SUB-ITEM 77Q1(G)
AGREEMENT AND PLAN OF REORGANIZATION
THIS AGREEMENT AND PLAN OF REORGANIZATION ("Agreement") is adopted as of this
1st day of April, 2011 by and among (i) each of the Invesco open-end registered
investment companies identified as a Target Entity on Exhibit A hereto (each a
"Target Entity") separately, on behalf of its respective series identified on
Exhibit A hereto (each a "Target Fund"); (ii) each of the Invesco open-end
registered investment companies identified as an Acquiring Entity on Exhibit A
hereto (each an "Acquiring Entity"), separately on behalf of its respective
series identified on Exhibit A hereto (each an "Acquiring Fund"); and (iii)

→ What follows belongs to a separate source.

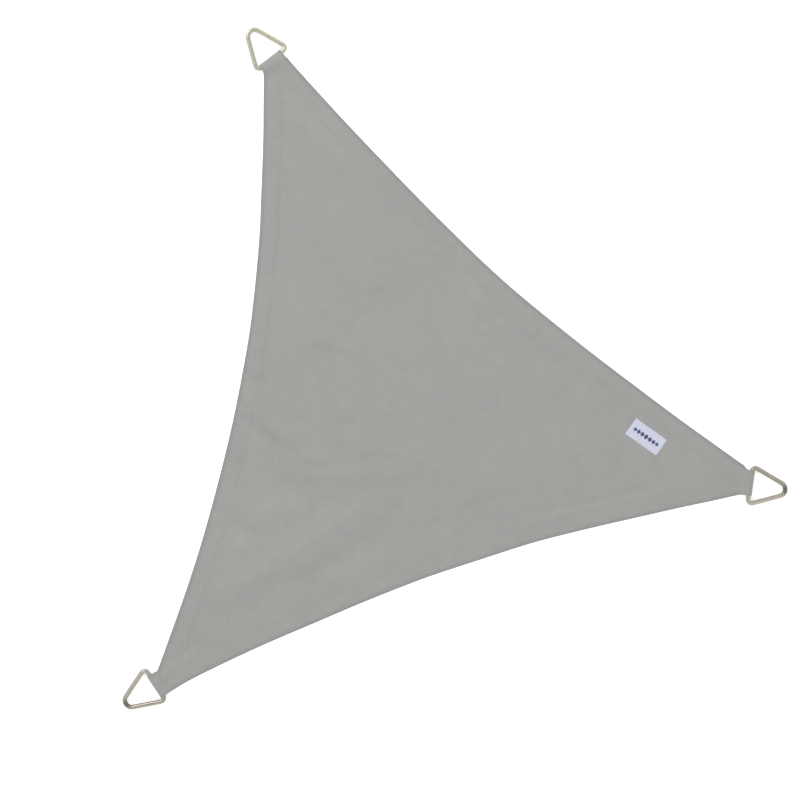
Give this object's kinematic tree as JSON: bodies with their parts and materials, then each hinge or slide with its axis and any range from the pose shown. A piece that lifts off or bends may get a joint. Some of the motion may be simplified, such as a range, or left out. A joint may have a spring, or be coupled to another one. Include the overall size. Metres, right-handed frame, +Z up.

Invesco Advisers, Inc. ("IAI").
WHEREAS, the parties hereto intend for each Acquiring Fund and its
corresponding Target Fund (as set forth in Exhibit A hereto) to enter into a
transaction pursuant to which: (i) the Acquiring Fund will acquire the assets
and assume the liabilities of the Target Fund in exchange for the corresponding
class or classes of shares (as applicable) of the Acquiring Fund identified on
Exhibit A of equal value to the net assets of the Target Fund being acquired,
and (ii) the Target Fund will distribute such shares of the Acquiring Fund to
shareholders of the corresponding class of the Target Fund, in connection with
the liquidation of the Target Fund, all upon the terms and conditions
hereinafter set forth in this Agreement (each such transaction, a
"Reorganization" and collectively, the "Reorganizations");
WHEREAS, each Target Entity and each Acquiring Entity is an
open-end, registered investment company of the management type; and
WHEREAS, this Agreement is intended to be and is adopted as a plan
of reorganization and liquidation with respect to each Reorganization within the
meaning of Section 368(a)(1) of the United States Internal Revenue Code of 1986,
as amended (the "Code").
NOW, THEREFORE, in consideration of the premises and of the
covenants and agreements hereinafter set forth, and intending to be legally
bound, the parties hereto covenant and agree as follows:
1. DESCRIPTION OF THE REORGANIZATIONS
1.1. It is the intention of the parties hereto that each Reorganization
described herein shall be conducted separately from the others, and a party that
is not a party to a Reorganization shall incur no obligations, duties or
liabilities with respect to such Reorganization by reason of being a party to
this Agreement. If any one or more Reorganizations should fail to be
consummated, such failure shall not affect the other Reorganizations in any way.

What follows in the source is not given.